PROMPT:
Only the lines between the line with "Write part 3" and the line with "moulded halves, as", together with those two lines themselves, are to be copied exactly.

* BEGIN SUPPLIED INFORMATION *

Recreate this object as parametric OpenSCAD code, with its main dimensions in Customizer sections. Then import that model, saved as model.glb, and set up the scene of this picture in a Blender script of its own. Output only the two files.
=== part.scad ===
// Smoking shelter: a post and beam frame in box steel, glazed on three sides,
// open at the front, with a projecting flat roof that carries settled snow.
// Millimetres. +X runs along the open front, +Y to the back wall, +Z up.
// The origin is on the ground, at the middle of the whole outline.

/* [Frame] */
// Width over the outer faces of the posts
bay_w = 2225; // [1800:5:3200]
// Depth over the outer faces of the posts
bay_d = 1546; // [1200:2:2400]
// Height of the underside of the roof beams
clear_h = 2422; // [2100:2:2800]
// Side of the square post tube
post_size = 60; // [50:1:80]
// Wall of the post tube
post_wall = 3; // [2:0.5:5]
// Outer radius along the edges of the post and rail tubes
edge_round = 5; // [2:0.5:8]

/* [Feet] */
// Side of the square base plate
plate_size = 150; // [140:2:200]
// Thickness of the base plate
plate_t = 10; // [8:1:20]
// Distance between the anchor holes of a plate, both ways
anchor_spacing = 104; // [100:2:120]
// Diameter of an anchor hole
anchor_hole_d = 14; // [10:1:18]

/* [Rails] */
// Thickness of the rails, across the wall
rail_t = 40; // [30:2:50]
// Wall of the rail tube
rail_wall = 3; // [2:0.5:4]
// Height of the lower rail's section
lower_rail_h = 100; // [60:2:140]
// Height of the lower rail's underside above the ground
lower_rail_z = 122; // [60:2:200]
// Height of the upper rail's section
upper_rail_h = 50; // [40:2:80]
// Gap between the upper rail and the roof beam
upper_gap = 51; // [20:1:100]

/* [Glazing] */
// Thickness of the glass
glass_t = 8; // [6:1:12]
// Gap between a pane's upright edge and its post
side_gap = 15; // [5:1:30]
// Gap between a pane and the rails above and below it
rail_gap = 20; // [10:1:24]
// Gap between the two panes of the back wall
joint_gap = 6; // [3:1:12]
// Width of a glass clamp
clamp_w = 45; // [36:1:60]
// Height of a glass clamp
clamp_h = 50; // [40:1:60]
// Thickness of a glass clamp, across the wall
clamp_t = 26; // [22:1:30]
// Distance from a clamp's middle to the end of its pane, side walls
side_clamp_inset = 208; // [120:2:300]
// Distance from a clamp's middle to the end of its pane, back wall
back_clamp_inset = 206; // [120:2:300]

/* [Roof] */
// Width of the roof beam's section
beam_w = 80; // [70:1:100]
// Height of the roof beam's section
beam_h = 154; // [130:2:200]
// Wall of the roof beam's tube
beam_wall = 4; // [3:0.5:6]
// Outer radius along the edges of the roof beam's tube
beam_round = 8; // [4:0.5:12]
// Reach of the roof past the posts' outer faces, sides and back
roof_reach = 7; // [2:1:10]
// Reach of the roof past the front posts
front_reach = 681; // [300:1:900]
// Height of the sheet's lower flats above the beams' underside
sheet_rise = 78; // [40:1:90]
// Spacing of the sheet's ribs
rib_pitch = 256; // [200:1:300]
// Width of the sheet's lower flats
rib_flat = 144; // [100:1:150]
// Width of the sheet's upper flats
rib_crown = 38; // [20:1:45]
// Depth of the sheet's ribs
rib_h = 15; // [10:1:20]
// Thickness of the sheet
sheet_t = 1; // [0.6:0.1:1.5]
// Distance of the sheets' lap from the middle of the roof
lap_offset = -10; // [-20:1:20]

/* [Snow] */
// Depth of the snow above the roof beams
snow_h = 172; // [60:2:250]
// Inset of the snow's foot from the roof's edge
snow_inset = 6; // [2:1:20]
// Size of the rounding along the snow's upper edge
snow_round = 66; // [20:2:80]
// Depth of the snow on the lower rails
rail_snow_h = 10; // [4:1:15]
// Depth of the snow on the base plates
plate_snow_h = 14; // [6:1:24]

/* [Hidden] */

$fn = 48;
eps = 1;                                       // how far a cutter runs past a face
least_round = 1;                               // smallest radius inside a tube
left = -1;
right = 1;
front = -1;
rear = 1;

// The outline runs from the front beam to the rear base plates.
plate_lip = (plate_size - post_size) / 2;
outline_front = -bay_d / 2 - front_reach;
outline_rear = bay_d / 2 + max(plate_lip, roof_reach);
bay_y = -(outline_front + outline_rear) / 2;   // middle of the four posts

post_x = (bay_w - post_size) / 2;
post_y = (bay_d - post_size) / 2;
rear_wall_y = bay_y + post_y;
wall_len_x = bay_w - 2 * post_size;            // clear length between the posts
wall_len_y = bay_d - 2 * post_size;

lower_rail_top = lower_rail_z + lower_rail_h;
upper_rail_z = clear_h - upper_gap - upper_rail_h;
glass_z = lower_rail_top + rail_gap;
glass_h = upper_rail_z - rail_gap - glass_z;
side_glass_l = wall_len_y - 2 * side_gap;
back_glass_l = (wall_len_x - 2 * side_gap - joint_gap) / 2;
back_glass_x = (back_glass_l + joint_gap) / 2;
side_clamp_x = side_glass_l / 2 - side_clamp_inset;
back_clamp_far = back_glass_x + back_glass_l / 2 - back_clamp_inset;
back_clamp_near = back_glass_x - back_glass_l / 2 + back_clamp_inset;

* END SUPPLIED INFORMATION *
* BEGIN SUPPLIED INFORMATION *

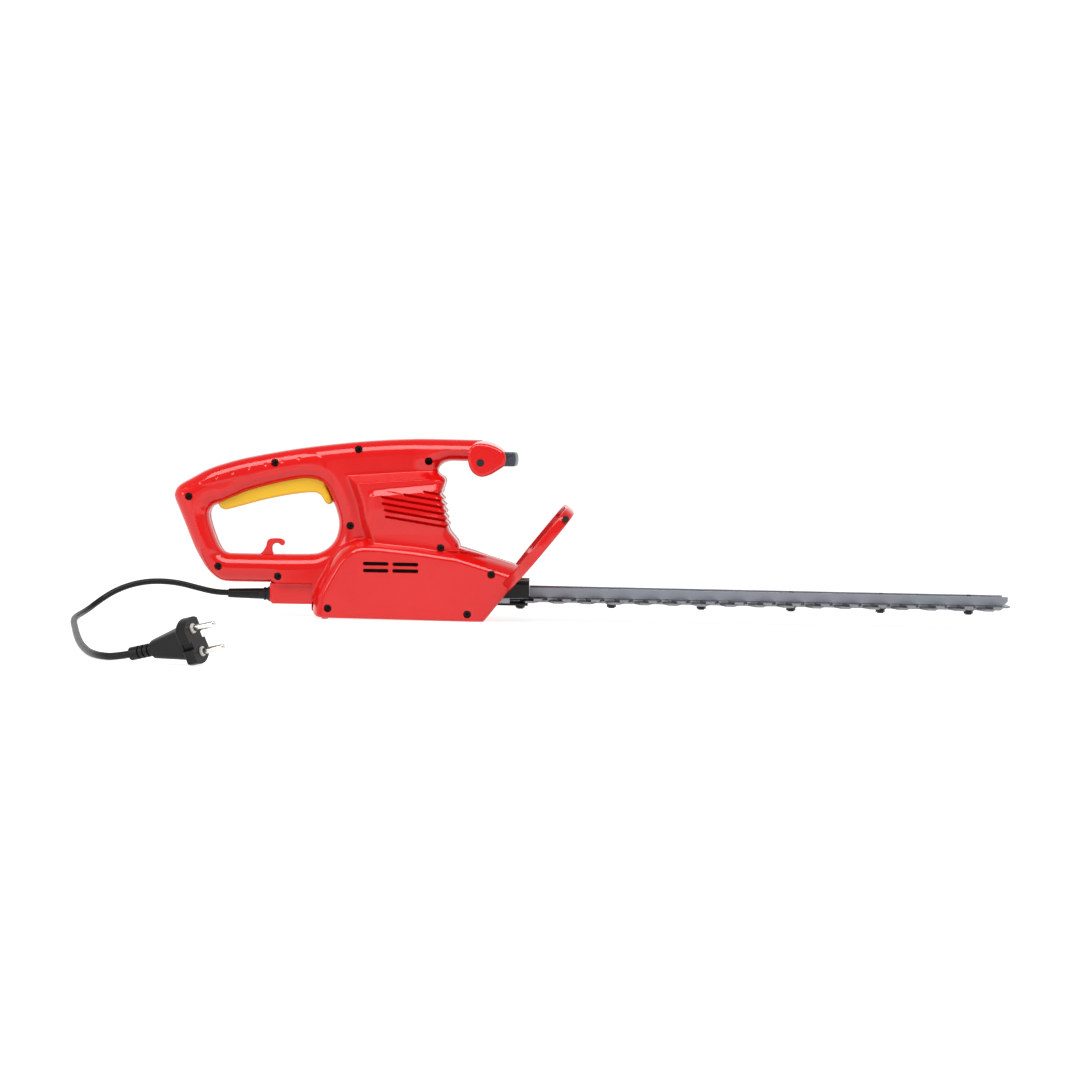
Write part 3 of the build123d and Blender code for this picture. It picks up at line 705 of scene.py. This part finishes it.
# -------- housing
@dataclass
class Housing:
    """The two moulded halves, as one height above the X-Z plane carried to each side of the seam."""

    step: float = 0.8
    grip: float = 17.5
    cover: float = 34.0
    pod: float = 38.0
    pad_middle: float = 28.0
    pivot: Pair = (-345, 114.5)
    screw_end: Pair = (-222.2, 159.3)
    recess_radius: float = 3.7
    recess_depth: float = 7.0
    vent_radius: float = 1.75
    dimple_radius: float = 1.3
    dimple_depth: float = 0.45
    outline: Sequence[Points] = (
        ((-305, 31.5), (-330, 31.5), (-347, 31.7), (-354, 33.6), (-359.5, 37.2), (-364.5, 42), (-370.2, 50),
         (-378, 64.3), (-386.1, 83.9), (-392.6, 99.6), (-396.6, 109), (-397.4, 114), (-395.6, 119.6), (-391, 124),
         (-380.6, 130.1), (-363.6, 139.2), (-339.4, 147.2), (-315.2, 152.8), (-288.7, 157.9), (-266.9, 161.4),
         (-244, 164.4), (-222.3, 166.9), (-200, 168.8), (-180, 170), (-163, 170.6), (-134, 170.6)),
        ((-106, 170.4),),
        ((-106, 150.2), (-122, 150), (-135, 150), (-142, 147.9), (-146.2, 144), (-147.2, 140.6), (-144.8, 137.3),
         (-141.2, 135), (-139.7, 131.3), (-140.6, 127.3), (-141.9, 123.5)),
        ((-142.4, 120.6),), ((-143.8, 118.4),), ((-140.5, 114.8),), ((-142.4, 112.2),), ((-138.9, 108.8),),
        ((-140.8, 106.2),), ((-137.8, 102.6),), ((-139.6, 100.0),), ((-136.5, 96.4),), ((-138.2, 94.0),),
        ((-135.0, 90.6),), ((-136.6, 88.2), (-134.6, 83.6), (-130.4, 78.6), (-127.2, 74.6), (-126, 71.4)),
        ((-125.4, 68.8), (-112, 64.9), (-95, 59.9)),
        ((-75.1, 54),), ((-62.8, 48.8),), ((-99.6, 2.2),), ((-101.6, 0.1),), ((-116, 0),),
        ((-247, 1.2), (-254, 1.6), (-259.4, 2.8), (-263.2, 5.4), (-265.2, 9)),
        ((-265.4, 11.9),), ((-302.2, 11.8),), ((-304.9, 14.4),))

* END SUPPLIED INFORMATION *

WRITTEN REPLY:
Write part 3 of the build123d and Blender code for this picture. It picks up at line 705 of scene.py. This part finishes it.
# -------- housing
@dataclass
class Housing:
    """The two moulded halves, as one height above the X-Z plane carried to each side of the seam."""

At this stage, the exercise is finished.